ITEMS start
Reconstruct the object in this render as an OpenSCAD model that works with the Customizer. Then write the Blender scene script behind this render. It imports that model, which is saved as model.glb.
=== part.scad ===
ITEMS end
ITEMS start
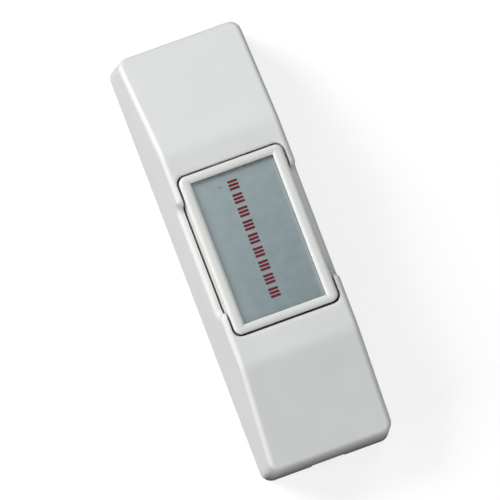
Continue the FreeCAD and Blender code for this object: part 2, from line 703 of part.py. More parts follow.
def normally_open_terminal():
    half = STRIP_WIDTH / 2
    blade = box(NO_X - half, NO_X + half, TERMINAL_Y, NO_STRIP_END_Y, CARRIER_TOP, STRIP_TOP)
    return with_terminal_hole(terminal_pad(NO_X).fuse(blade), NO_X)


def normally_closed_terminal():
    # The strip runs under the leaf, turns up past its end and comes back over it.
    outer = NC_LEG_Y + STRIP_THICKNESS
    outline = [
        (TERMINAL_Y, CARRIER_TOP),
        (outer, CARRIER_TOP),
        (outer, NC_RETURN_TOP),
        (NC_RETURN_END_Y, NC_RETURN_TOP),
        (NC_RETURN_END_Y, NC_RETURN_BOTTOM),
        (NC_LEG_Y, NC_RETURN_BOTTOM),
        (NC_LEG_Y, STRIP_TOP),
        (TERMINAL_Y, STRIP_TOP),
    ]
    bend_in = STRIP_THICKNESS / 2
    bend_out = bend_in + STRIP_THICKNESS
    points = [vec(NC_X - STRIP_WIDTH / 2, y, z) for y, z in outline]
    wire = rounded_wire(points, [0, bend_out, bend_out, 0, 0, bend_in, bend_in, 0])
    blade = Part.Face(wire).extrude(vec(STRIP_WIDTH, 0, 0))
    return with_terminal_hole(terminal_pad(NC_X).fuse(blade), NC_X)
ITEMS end
REQUIREMENT:
Transcribe, word for word, every line from the line with "Continue the FreeCAD" to the line with "return with_terminal_hole(terminal_pad(NO_X).fuse(blade), NO_X)", inclusive, and output nothing else.

WRITTEN SOLUTION:
Continue the FreeCAD and Blender code for this object: part 2, from line 703 of part.py. More parts follow.
def normally_open_terminal():
    half = STRIP_WIDTH / 2
    blade = box(NO_X - half, NO_X + half, TERMINAL_Y, NO_STRIP_END_Y, CARRIER_TOP, STRIP_TOP)
    return with_terminal_hole(terminal_pad(NO_X).fuse(blade), NO_X)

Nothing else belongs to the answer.